My son and his wife met when he was 16 and now aged 42 and 22 years of marriage and 4 children later, they have split up. He says it's something they both want and so far it seems amicable. Only a month later he's met someone new. I've met her by chance on two occasions and she seems lovely, but she's only 24 -just 3 years older than his eldest son. I'm in a quandry here, as she seems like someone I could really get along with, but I can see trouble ahead when his children find out. On the one hand she seems good for him and I'm happy that he's happy, On the other hand I think she's far too young and it's far too soon to be embarking on a new relationship and then there's the children to consider. It's no wonder I don't sleep at night!

luluaugust Mon 22-Nov-21 11:28:52

I am sorry you are losing sleep, never helps, I agree with everyone so far, you can only watch and wait this is really very early days.

4allweknow Mon 22-Nov-21 11:52:09

They may have just split up but external relationships may have been going on for some time.
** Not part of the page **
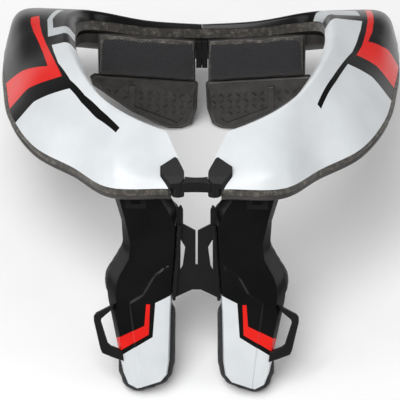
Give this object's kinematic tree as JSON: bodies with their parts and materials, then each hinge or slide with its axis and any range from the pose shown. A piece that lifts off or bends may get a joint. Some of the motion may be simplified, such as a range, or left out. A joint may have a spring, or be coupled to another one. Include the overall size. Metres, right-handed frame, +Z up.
{
  "type": "motocross neck brace",
  "caption": "Worn neck brace: split collar on a rear link, back legs with strap loops, chest pads in front.",
  "frame": {"origin": "on the surface it stands on, under the middle of its box", "axes": "+X to the wearer's right, +Y to the wearer's front, +Z up as it stands on its two leg tips and two chest pads"},
  "size_m": [0.3014, 0.3276, 0.1589],
  "materials": {
    "gloss_shell": "glossy moulded shell with printed black, red and grey bands",
    "foam": "dark fuzzy-faced cushioning foam",
    "grey_base": "matte moulded tray",
    "black_plastic": "fine-textured black moulding",
    "pad_fabric": "dark woven fabric over foam",
    "rubber": "matte moulded rubber"
  },
  "bodies": {
    "center": {"link_bar": "black_plastic", "web": "black_plastic"},
    "left_half": {"shell_left": "gloss_shell", "foam_left": "foam", "base_left": "grey_base", "link_paw_left": "black_plastic", "leg_shell_left": "gloss_shell", "leg_pad_left": "pad_fabric", "leg_lock_left": "black_plastic", "strap_loop_left": "black_plastic", "front_plate_left": "grey_base", "fabric_pad_left": "pad_fabric", "chest_pad_left": "rubber", "closure_left": "black_plastic"},
    "right_half": {"shell_right": "gloss_shell", "foam_right": "foam", "base_right": "grey_base", "link_paw_right": "black_plastic", "leg_shell_right": "gloss_shell", "leg_pad_right": "pad_fabric", "leg_lock_right": "black_plastic", "strap_loop_right": "black_plastic", "front_plate_right": "grey_base", "fabric_pad_right": "pad_fabric", "chest_pad_right": "rubber", "closure_right": "black_plastic"}
  },
  "joints": [
    {"name": "left_hinge", "type": "hinge", "parent": "center", "child": "left_half", "pos_m": [-0.0122, -0.09092, 0.13872], "axis": [0, 0.4355, 0.9002], "range_deg": [0, 22]},
    {"name": "right_hinge", "type": "hinge", "parent": "center", "child": "right_half", "pos_m": [0.0122, -0.09092, 0.13872], "axis": [0, -0.4355, -0.9002], "range_deg": [0, 22]}
  ]
}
The 22 year old may not be the first. I can see your quandry but there is nothing you can do other than be there if your GC need supporting.

Suzey Mon 22-Nov-21 11:53:37

Be happy for them while it's all good and just be there for him if needed

Elizabeth27 Mon 22-Nov-21 11:59:26

How many times on here have people said that age is just a number. It applies to younger people too, wish them well and be pleased your son is happy.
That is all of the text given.